### STATED EXERCISE
Give back exactly the lines running from the line that holds "pin.position.set(side * HINGE.x, HINGE.y, HINGE.z);" through the line that holds "bpy.data.objects.remove(obj)", ends included, and no other lines.

### STORED DATA
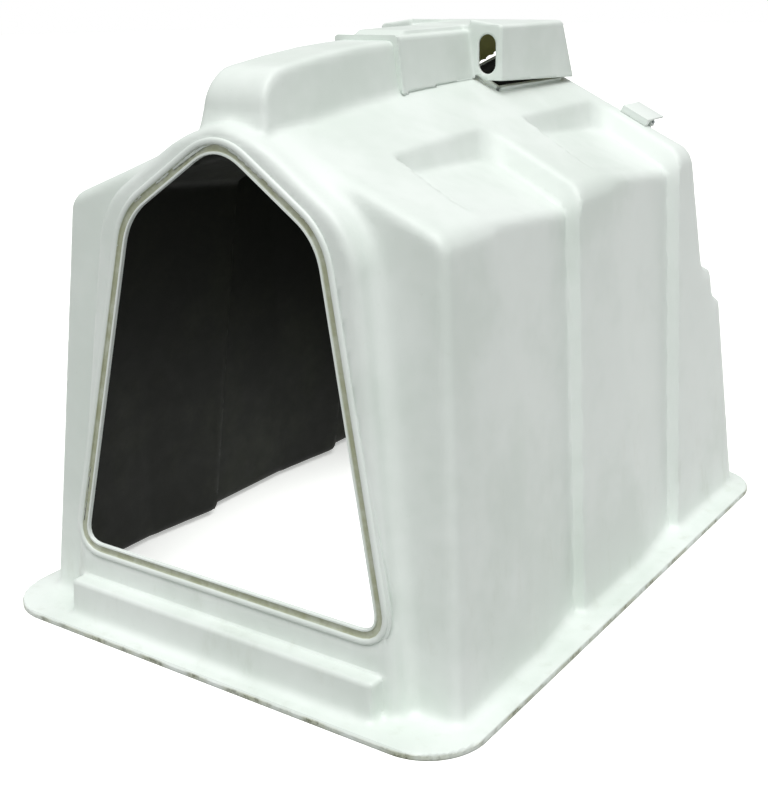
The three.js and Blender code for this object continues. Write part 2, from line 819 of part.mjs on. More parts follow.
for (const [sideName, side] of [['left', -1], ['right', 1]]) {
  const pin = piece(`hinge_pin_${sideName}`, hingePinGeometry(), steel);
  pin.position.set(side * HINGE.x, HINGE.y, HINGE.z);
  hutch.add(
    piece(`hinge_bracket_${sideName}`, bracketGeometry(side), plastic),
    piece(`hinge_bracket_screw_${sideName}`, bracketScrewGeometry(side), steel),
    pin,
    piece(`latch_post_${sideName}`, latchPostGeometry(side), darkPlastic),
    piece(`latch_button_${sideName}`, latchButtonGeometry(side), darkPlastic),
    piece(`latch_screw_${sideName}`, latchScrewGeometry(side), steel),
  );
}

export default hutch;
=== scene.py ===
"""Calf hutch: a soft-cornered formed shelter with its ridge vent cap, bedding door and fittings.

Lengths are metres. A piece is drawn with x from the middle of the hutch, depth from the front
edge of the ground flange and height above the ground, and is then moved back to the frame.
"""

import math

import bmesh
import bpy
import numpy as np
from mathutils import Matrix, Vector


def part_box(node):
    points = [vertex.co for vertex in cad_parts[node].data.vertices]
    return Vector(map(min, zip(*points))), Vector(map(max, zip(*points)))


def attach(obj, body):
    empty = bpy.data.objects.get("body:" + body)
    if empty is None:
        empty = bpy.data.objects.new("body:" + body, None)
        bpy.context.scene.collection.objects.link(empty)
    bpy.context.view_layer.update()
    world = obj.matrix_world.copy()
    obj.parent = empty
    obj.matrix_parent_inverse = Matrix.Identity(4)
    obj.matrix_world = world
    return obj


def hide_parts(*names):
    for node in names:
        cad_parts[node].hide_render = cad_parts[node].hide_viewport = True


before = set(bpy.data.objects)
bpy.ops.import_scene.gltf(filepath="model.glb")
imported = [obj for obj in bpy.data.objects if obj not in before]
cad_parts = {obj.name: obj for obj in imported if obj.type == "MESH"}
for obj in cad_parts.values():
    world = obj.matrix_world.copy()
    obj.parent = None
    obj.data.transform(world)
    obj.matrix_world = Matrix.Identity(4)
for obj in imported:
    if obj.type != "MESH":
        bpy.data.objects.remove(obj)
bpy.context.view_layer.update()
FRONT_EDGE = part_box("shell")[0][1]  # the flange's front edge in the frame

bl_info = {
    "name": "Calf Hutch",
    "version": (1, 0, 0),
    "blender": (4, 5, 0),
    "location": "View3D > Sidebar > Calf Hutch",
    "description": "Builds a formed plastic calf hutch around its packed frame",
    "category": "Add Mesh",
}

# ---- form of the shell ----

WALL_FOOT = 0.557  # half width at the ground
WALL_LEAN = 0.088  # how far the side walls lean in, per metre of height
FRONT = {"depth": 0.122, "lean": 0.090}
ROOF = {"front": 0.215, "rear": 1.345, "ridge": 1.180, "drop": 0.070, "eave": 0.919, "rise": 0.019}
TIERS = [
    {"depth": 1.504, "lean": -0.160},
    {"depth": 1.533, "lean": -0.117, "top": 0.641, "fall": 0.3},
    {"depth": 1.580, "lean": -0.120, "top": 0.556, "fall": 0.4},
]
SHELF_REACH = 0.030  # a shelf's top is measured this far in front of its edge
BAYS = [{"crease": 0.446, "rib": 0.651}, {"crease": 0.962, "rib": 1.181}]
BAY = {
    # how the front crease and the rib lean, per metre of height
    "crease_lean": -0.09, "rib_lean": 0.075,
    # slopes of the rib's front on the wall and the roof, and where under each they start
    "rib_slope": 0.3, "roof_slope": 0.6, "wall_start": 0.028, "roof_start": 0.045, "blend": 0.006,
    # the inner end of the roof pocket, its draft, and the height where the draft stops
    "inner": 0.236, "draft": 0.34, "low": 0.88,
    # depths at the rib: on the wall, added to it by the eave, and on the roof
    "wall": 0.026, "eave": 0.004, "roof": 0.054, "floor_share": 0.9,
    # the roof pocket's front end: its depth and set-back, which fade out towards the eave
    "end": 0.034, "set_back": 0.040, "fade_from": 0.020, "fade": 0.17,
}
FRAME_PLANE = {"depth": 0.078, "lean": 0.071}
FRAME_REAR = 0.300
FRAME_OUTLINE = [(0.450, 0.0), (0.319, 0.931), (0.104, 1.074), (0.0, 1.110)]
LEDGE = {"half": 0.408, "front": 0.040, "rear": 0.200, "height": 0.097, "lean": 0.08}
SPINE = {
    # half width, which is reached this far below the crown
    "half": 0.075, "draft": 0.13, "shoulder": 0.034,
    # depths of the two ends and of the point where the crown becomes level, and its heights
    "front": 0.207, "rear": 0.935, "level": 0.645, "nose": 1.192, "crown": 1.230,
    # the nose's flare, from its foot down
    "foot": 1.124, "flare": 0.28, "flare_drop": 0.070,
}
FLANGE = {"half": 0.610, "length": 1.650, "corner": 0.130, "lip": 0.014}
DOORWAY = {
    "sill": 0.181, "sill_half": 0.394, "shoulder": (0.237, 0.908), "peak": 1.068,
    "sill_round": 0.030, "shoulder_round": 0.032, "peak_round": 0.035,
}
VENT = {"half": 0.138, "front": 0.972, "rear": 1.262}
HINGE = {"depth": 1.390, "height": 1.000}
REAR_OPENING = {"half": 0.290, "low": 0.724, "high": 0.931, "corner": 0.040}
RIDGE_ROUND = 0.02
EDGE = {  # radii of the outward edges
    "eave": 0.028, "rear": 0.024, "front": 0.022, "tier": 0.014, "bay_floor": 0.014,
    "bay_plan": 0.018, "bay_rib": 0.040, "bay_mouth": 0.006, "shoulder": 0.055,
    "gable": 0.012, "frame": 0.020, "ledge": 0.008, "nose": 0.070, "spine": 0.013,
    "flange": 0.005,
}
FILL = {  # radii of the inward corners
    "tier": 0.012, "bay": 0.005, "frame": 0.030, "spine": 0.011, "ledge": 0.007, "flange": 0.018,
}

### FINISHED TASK
  pin.position.set(side * HINGE.x, HINGE.y, HINGE.z);
  hutch.add(
    piece(`hinge_bracket_${sideName}`, bracketGeometry(side), plastic),
    piece(`hinge_bracket_screw_${sideName}`, bracketScrewGeometry(side), steel),
    pin,
    piece(`latch_post_${sideName}`, latchPostGeometry(side), darkPlastic),
    piece(`latch_button_${sideName}`, latchButtonGeometry(side), darkPlastic),
    piece(`latch_screw_${sideName}`, latchScrewGeometry(side), steel),
  );
}

export default hutch;
=== scene.py ===
"""Calf hutch: a soft-cornered formed shelter with its ridge vent cap, bedding door and fittings.

Lengths are metres. A piece is drawn with x from the middle of the hutch, depth from the front
edge of the ground flange and height above the ground, and is then moved back to the frame.
"""

import math

import bmesh
import bpy
import numpy as np
from mathutils import Matrix, Vector


def part_box(node):
    points = [vertex.co for vertex in cad_parts[node].data.vertices]
    return Vector(map(min, zip(*points))), Vector(map(max, zip(*points)))


def attach(obj, body):
    empty = bpy.data.objects.get("body:" + body)
    if empty is None:
        empty = bpy.data.objects.new("body:" + body, None)
        bpy.context.scene.collection.objects.link(empty)
    bpy.context.view_layer.update()
    world = obj.matrix_world.copy()
    obj.parent = empty
    obj.matrix_parent_inverse = Matrix.Identity(4)
    obj.matrix_world = world
    return obj


def hide_parts(*names):
    for node in names:
        cad_parts[node].hide_render = cad_parts[node].hide_viewport = True


before = set(bpy.data.objects)
bpy.ops.import_scene.gltf(filepath="model.glb")
imported = [obj for obj in bpy.data.objects if obj not in before]
cad_parts = {obj.name: obj for obj in imported if obj.type == "MESH"}
for obj in cad_parts.values():
    world = obj.matrix_world.copy()
    obj.parent = None
    obj.data.transform(world)
    obj.matrix_world = Matrix.Identity(4)
for obj in imported:
    if obj.type != "MESH":
        bpy.data.objects.remove(obj)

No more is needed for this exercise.